In lieu of a USDA hearing, Feld Entertainment, Inc. (the parent company of Ringling Bros.), agreed to pay an unprecedented $270,000 fine for violations of the AWA that occurred between June 2007 and August 2011.(3)
Animals Rebel
These intelligent captive animals sometimes snap under the pressure of constant abuse. Others make their feelings abundantly clear when they get a chance. Flora, an elephant who had been forced to perform in a circus and was later moved to the Miami Zoo, attacked and severely injured a zookeeper in front of visitors.(4) As Florida police officer Blaine Doyle—who shot 47 rounds into Janet, an elephant who ran amok with three children on her back at the Great American Circus in Palm Bay—noted, “I think these elephants are trying to tell us that zoos and circuses are not what God created them for … but we have not been listening.”(5)
What You Can Do
As more people become aware of the cruelty involved in forcing animals to perform, circuses that use animals are finding fewer places to set up their big tops. The use of animals in entertainment has already been restricted or banned in cities across the U.S. and in countries worldwide. Bolivia, Greece, Israel, Peru, and Sweden have banned the use of all animals in circuses, and Britain has prohibited the use of wild animals in traveling circuses.(6,7)
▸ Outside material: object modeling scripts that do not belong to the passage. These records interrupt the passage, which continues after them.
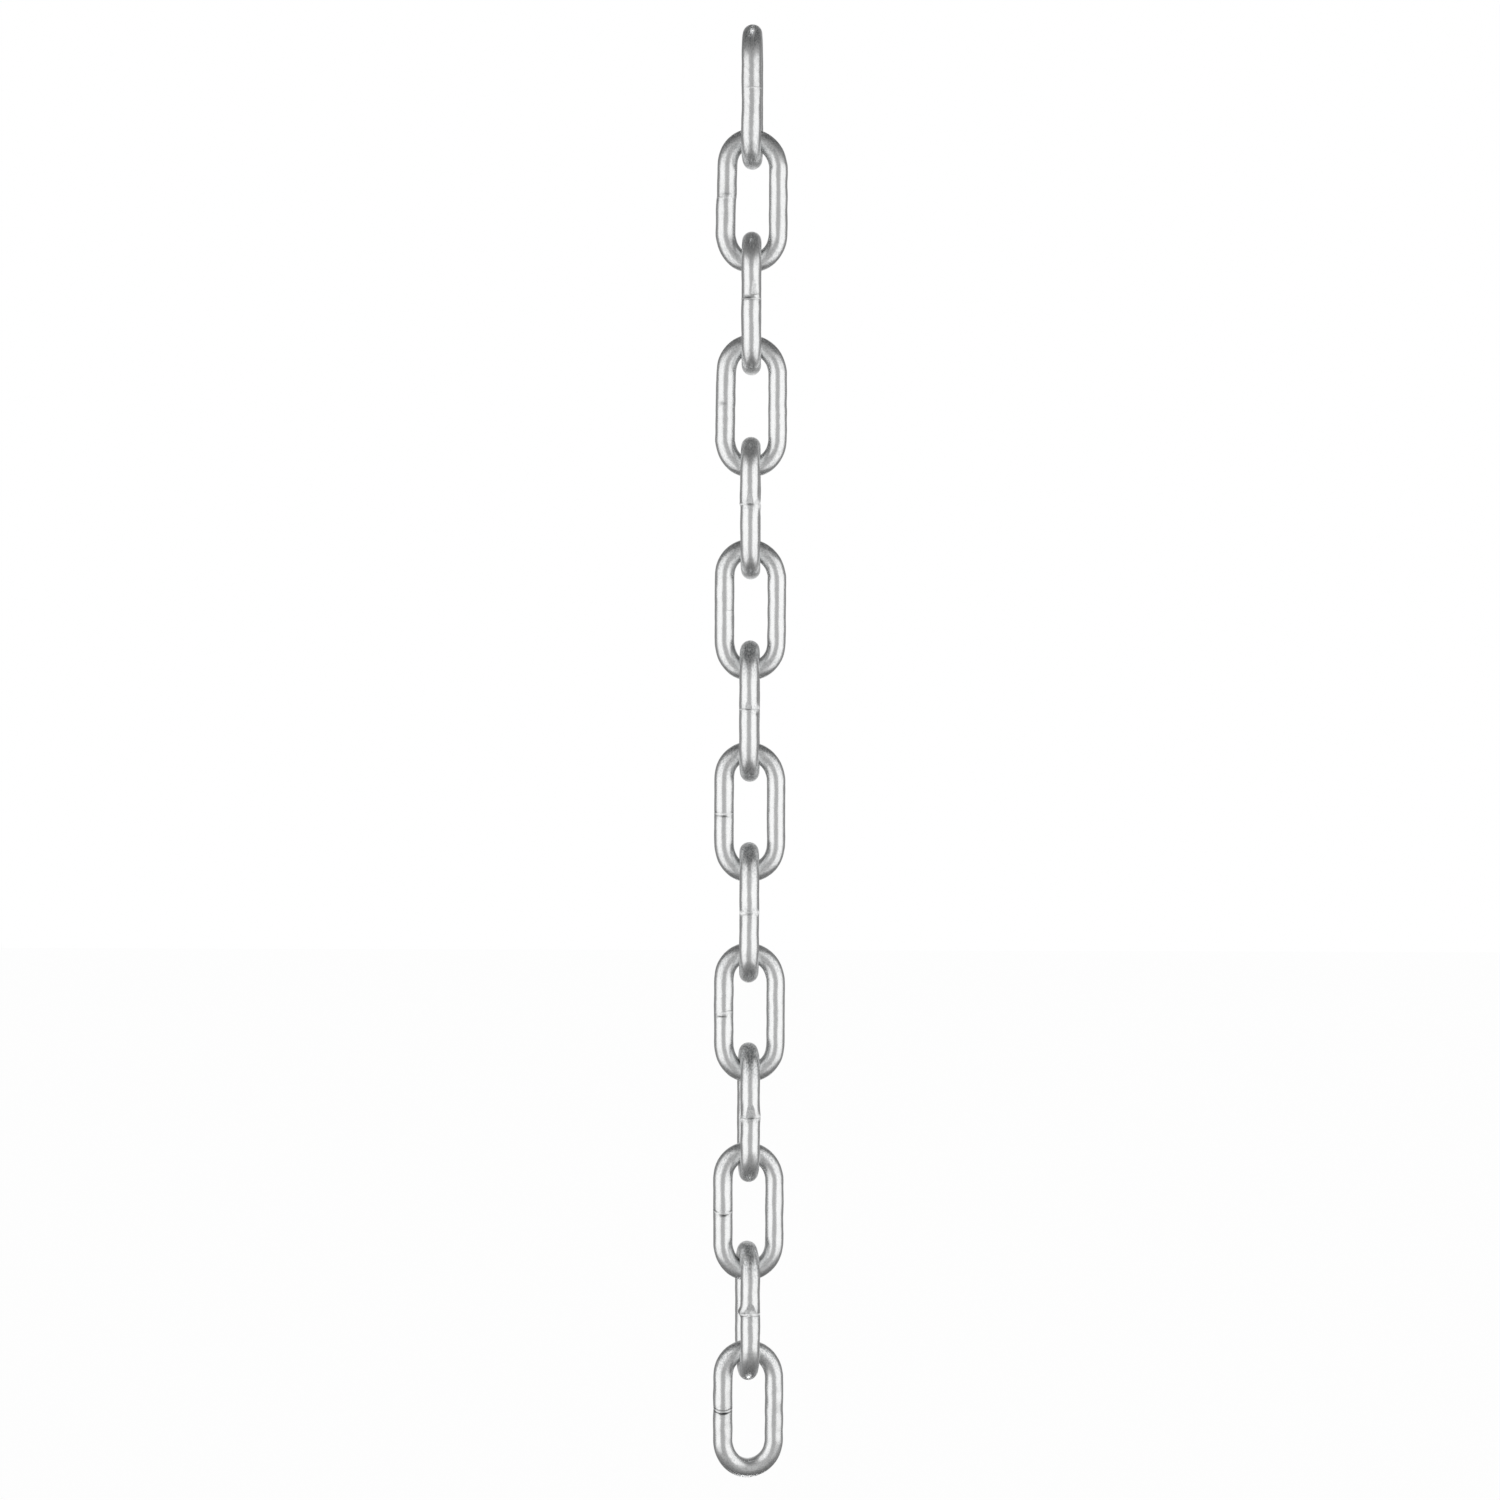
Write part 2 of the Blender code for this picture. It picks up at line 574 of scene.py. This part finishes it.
@dataclass(frozen=True)
class Temper:
    """What tells one link from the next. Lengths are millimetres, angles degrees."""

    weld: Weld
    place: float = 0.0  # of the seam, above the middle of the leg
    misfit: float = 0.0  # how far the leg below the weld stands to the right of the leg above it
    grit: float = 0.0  # how grainy the wire is about the seam
    aside: float = 0.0  # how far the link hangs to the right
    turned: float = 0.0  # how much further it is turned about the chain's length
    pinch: float = 0.0  # how far the welded leg stands in from its place
    lean: float = 0.0  # how much further in its upper end stands
    # Lighter or darker bends from link to link are partly painted light and shade, standing in for how the
    # light falls along the chain, and partly wear.
    wear_and_painted_shade: float = 1.0  # bends' dullness against the usual: part wear, part painted shade


# The bends' dullness given for some links below is partly painted light and shade: it makes their bends
# lighter or darker to stand in for how the light falls on them.
TEMPERS = (
    Temper(Weld.HAIRLINE, 0.78, aside=0.1, turned=0.8, wear_and_painted_shade=1.15),
    Temper(Weld.SOFT_STEP, 0.38, misfit=-0.10, grit=0.4, aside=0.035, pinch=0.11, lean=0.11),
    Temper(Weld.LENS_CREASE, 0.6, grit=0.3, aside=0.03, turned=1.2, wear_and_painted_shade=0.55),
    Temper(Weld.TINTED_SPOT, 0.3, grit=0.1, aside=0.035, pinch=0.06, lean=0.1, wear_and_painted_shade=0.85),
    Temper(Weld.SIDE_FLASH, 0.54, misfit=0.12, grit=0.5, turned=-0.8, wear_and_painted_shade=0.62),
    Temper(Weld.HALF_LINE, -0.05),
    Temper(Weld.SLANTED_SEAM, 0.5, grit=0.5, aside=-0.07, turned=-2.8, wear_and_painted_shade=1.2),
    Temper(Weld.BAND_AND_SPOT, -0.42, grit=0.3),
    Temper(Weld.BRIGHT_RING, 0.5, grit=0.6, aside=-0.14, turned=-1.2),
    Temper(Weld.LOW_CRESCENT, -0.05, grit=0.2, aside=0.035, wear_and_painted_shade=0.85),
    Temper(Weld.BELL, -0.1, grit=0.7, aside=-0.15, turned=0.8, wear_and_painted_shade=1.2),
    Temper(Weld.CUPPED_BAND, 0.0, grit=0.3, aside=-0.05, wear_and_painted_shade=0.85),
    Temper(Weld.SIDE_BULGE, 0.63, grit=0.6, aside=-0.24, turned=1.9),
    Temper(Weld.DOUBLE_CUP, -0.02, grit=0.3),
)


class Ripple:
    """Smooth unevenness in space: a few slow waves that cross one another."""

    def __init__(self, seed: int, wavelength: float, waves: int = 9) -> None:
        """Draws the waves.

        Args:
            seed: picks the pattern.
            wavelength: of the middle wave.
            waves: how many cross.
        """
        draw = np.random.default_rng(seed)
        directions = draw.normal(size=(waves, 3))
        directions /= np.linalg.norm(directions, axis=1)[:, None]
        self.waves = directions * draw.uniform(*WAVE_SPREAD, (waves, 1)) * FULL_TURN / wavelength
        self.phases = draw.uniform(0, FULL_TURN, waves)

    def at(self, places: np.ndarray) -> np.ndarray:
        """Reads the unevenness.

        Args:
            places: points, with x, y and z along the last axis.

        Returns:
            A number for each point, about 0 on average, seldom past 2.
        """
        return np.sin(places @ self.waves.T + self.phases).sum(-1) * math.sqrt(2 / len(self.phases))


def running_sum(values: np.ndarray) -> np.ndarray:
    """Sums neighbouring means up from 0.

    Args:
        values: numbers at even steps.

    Returns:
        As many sums, in steps.
    """
    return np.concatenate([[0.0], np.cumsum((values[1:] + values[:-1]) / 2)])


@dataclass(frozen=True)
class Shoulder:
    """How a quarter of the link's outline stands in from the round, as the bending left it."""

    slack: float = 0.0  # how far in, at most
    ends: float = 90.0  # how far round the crown that goes on from the leg, in degrees
    fullness: float = 0.7  # below 1 where the wire stands in for most of that way

    def inward(self, angle: float) -> float:
        """How far in the wire stands.

        Args:
            angle: how far round the crown, from the leg, in radians.

        Returns:
            The distance.
        """
        share = min(1.0, math.degrees(angle) / self.ends)
        return self.slack * math.sin(math.pi * share) ** self.fullness


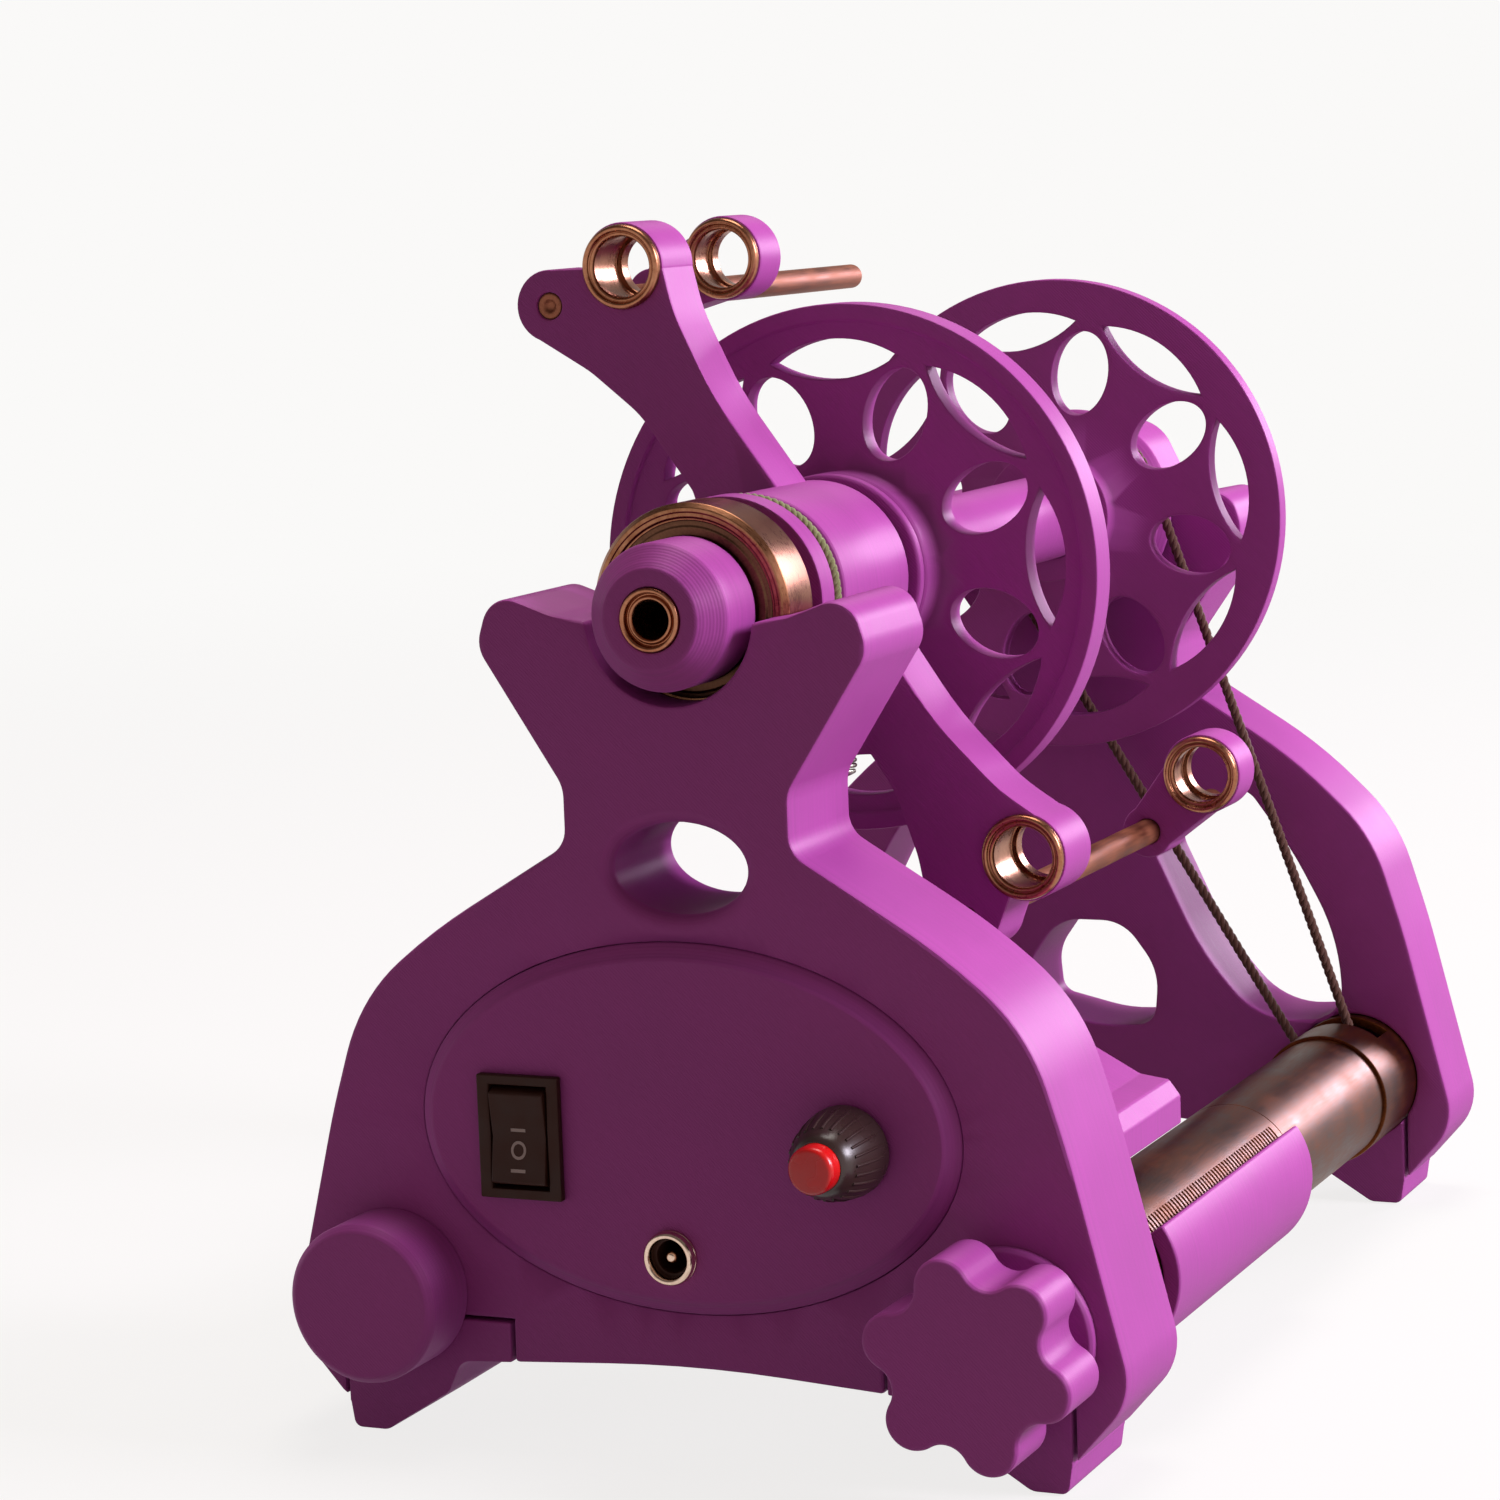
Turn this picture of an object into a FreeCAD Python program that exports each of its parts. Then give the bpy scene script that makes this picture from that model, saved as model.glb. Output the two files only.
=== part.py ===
"""Electric yarn spinner: printed frame, bobbin driven by a small motor, flyer held by a brake cord.

Frame: origin under the middle of the outer box, +X right, +Y to the back, +Z up, millimetres.
Every sub-part is drawn with Y measured from the front face of the front plate, and its Placement
moves it back to the frame's own origin.
"""
import FreeCAD
import Part
import Sketcher
import math
import os

V = FreeCAD.Vector

# alias, value in mm (or degrees), what it is
DIMENSIONS = [
    ("front_y", -100.0, "Y of the front plate's front face"),
    ("front_thick", 26.0, "front plate thickness"),
    ("rear_y", 200.0, "front face of the rear plate, from the front plate's face"),
    ("rear_thick", 20.0, "rear plate thickness"),
    ("spindle_z", 140.7, "height of the flyer axis"),
    ("rail_x", 55.5, "side distance of the two rails"),
    ("rail_z", 25.5, "height of the two rails"),
    ("rail_rad", 12.2, "rail and motor tube outer radius"),
    ("rail_wall", 1.6, "rail wall"),
    ("rail_fit", 0.05, "radial clearance of a rail in its bore"),
    ("face_wall", 4.0, "wall left in front of a blind rail bore"),
    ("base_half", 76.3, "half width of a plate at its widest"),
    ("neck_half", 20.2, "half width of the neck"),
    ("head_half", 35.0, "half width of the head"),
    ("split_x", 33.8, "inner seam of a foot piece"),
    ("foot_outer", 66.0, "outer seam of a foot piece"),
    ("split_z", 21.0, "top seam of a foot piece"),
    ("split_gap", 0.6, "width of the seam round a foot piece"),
    ("cradle_rad", 14.8, "radius of the open cradle's lips"),
    ("eye_a", 12.0, "half width of the finger hole in the neck"),
    ("eye_b", 7.6, "half height of the finger hole"),
    ("eye_round", 2.4, "rounding of the finger hole's edges"),
    ("panel_z", 56.0, "height of the control panel's middle"),
    ("panel_a", 48.5, "half width of the control panel"),
    ("panel_b", 31.1, "half height of the control panel"),
    ("panel_proud", 2.2, "how far the panel stands out of the plate"),
    ("panel_seat", 3.0, "depth of the panel's seat"),
    ("hollow_a", 41.0, "half width of the hollow behind the panel"),
    ("hollow_b", 27.0, "half height of the hollow behind the panel"),
    ("switch_x", -29.0, "rocker switch across"),
    ("switch_z", 53.7, "rocker switch height"),
    ("switch_w", 15.0, "rocker switch bezel width"),
    ("switch_h", 21.0, "rocker switch bezel height"),
    ("rocker_rad", 8.4, "radius of the rocker's ends about its pin"),
    ("jack_x", -2.4, "power jack across"),
    ("jack_z", 34.9, "power jack height"),
    ("jack_rad", 3.9, "power jack barrel radius"),
    ("pot_x", 29.5, "speed control across"),
    ("pot_z", 54.8, "speed control height"),
    ("knob_rad", 7.6, "speed knob skirt radius"),
    ("shaft_fit", 0.05, "radial running clearance of a small shaft"),
    ("fb_rad", 17.5, "front bearing outer radius"),
    ("fb_bore", 7.5, "front bearing bore radius"),
    ("fb_y", 9.0, "front bearing front face"),
    ("fb_wide", 11.0, "front bearing width"),
    ("rb_rad", 11.0, "rear bearing outer radius"),
    ("rb_bore", 4.0, "rear bearing bore radius"),
    ("rb_wide", 7.0, "rear bearing width"),
    ("ring_wall", 2.9, "bearing ring wall of the front bearing"),
    ("hub_rad", 16.8, "flyer hub drum radius"),
    ("groove_rad", 15.0, "floor radius of the brake groove"),
    ("arm_y", 50.0, "front face of the flyer arms"),
    ("arm_thick", 13.0, "flyer arm thickness"),
    ("eyelet_r", 62.2, "distance of the eyelets from the axis"),
    ("eyelet_angle", 118.0, "angle of the upper eyelets about the axis"),
    ("eyelet_hole", 6.4, "radius of the hole for an eyelet"),
    ("eyelet_bore", 5.5, "eyelet bore radius"),
    ("rod_r", 65.2, "distance of the rods from the axis"),
    ("rod_angle", 132.0, "angle of the upper rod about the axis"),
    ("rod_rad", 2.4, "rod radius"),
    ("rod_end", 190.0, "back end of the rods"),
    ("mirror_angle", 35.0, "angle of the line that mirrors one arm into the other"),
    ("slider_thick", 9.5, "slider thickness"),
    ("upper_slider_y", 92.4, "front face of the upper slider"),
    ("lower_slider_y", 148.0, "front face of the lower slider"),
    ("shaft_rad", 4.0, "flyer shaft radius"),
    ("bush_fit", 0.08, "radial clearance of the bobbin bushes on the shaft"),
    ("flange_rad", 46.9, "bobbin flange radius"),
    ("bobbin_y", 68.0, "front end of the bobbin"),
    ("flange_y", 76.5, "front face of the front flange"),
    ("rear_flange_y", 185.5, "front face of the rear flange"),
    ("core_rad", 8.5, "bobbin core radius"),
    ("band_y", 194.5, "plane of the drive band"),
    ("band_rad", 1.05, "drive band section radius"),
    ("whorl_pitch", 18.4, "radius of the band's middle on the whorl"),
    ("pulley_pitch", 4.6, "radius of the band's middle on the motor pulley"),
    ("groove_gap", 0.3, "gap between a cord or band and its groove"),
    ("can_y", 118.0, "front end of the motor can"),
    ("can_end", 178.0, "back end of the motor can"),
    ("guard_rad", 12.9, "pulley guard radius"),
    ("guard_end", 212.0, "back end of the pulley guard"),
    ("motor_shaft_rad", 1.15, "motor shaft radius"),
    ("shell_in", 12.5, "tube cover inner radius"),
    ("shell_out", 15.6, "tube cover outer radius"),
    ("shell_y", 40.0, "front end of the tube cover"),
    ("cap_rad", 13.7, "left end cap radius"),
    ("cap_out", 13.0, "how far the left end cap stands out"),
    ("star_rad", 17.8, "star knob radius"),
    ("star_out", 20.0, "how far the star knob stands out"),
    ("star_base", 14.8, "radius of the star knob's base disc"),
    ("spool_rad", 4.5, "brake spool radius"),
    ("cord_rad", 0.9, "brake cord section radius"),
    ("cord_y", 32.5, "plane of the brake cord"),
    ("cover_back", 62.0, "back face of the electronics cover"),
    ("screw_rad", 1.5, "screw shank radius"),
]


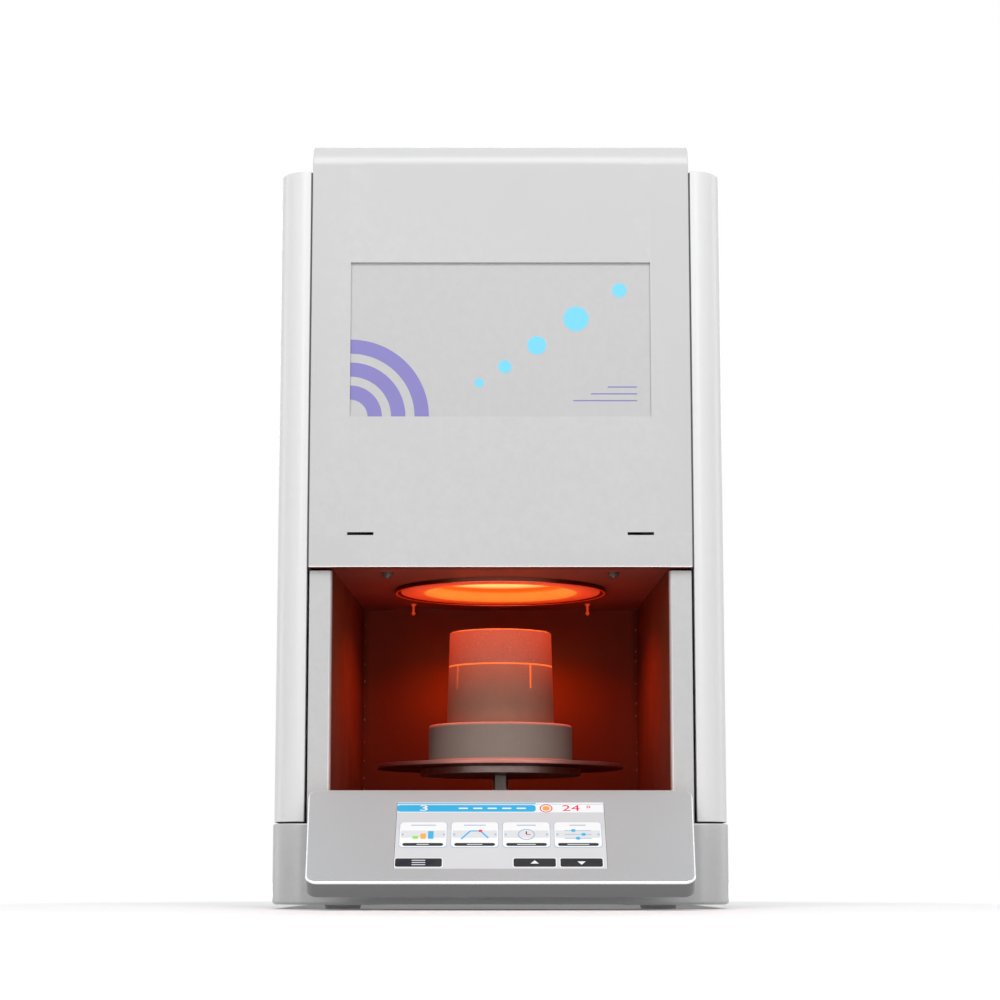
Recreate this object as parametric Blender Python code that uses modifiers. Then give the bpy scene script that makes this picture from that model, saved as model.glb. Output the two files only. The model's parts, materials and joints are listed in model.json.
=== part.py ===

Don’t patronize circuses that use animals. PETA can provide literature to pass out to patrons if the circus comes to your town. Find out about state and local animal protection laws, and report any suspected violations to authorities. Contact PETA for information on ways to get an animal-display ban passed in your area.
Take your family to see only animal-free circuses, such as Cirque du Soleil or the New Pickle Family Circus.
References
1) Randi Hutter Epstein, “Circus Life Drives Animals Insane, Two British Rights Groups Contend,” The Associated Press, 24 Aug. 1993.
2) Tom Rider, testimony, legislative hearing on H.R. 2929, 13 June 2000.
3) Leigh Remizowski, “USDA Fines Ringling Bros. Circus Over Treatment of Animals,” CNN.com, 29 Nov. 2011.
4) NBC 6 News Team, “Elephant Who Attacked Handler Was Circus Star,” NBC6.net, 17 Dec. 2002.
5) Louis Sahagun, “Elephants Pose Giant Dangers,” Los Angeles Times 11 Oct. 1994.
6) Sydney Azari, “Greece Bans Animal Circuses,” Bikya Masr 10 Feb. 2012.
7) Fred Attewill, “Travelling Circuses Banned From Using Wild Animals in Shows,” Metro 1 Mar. 2012.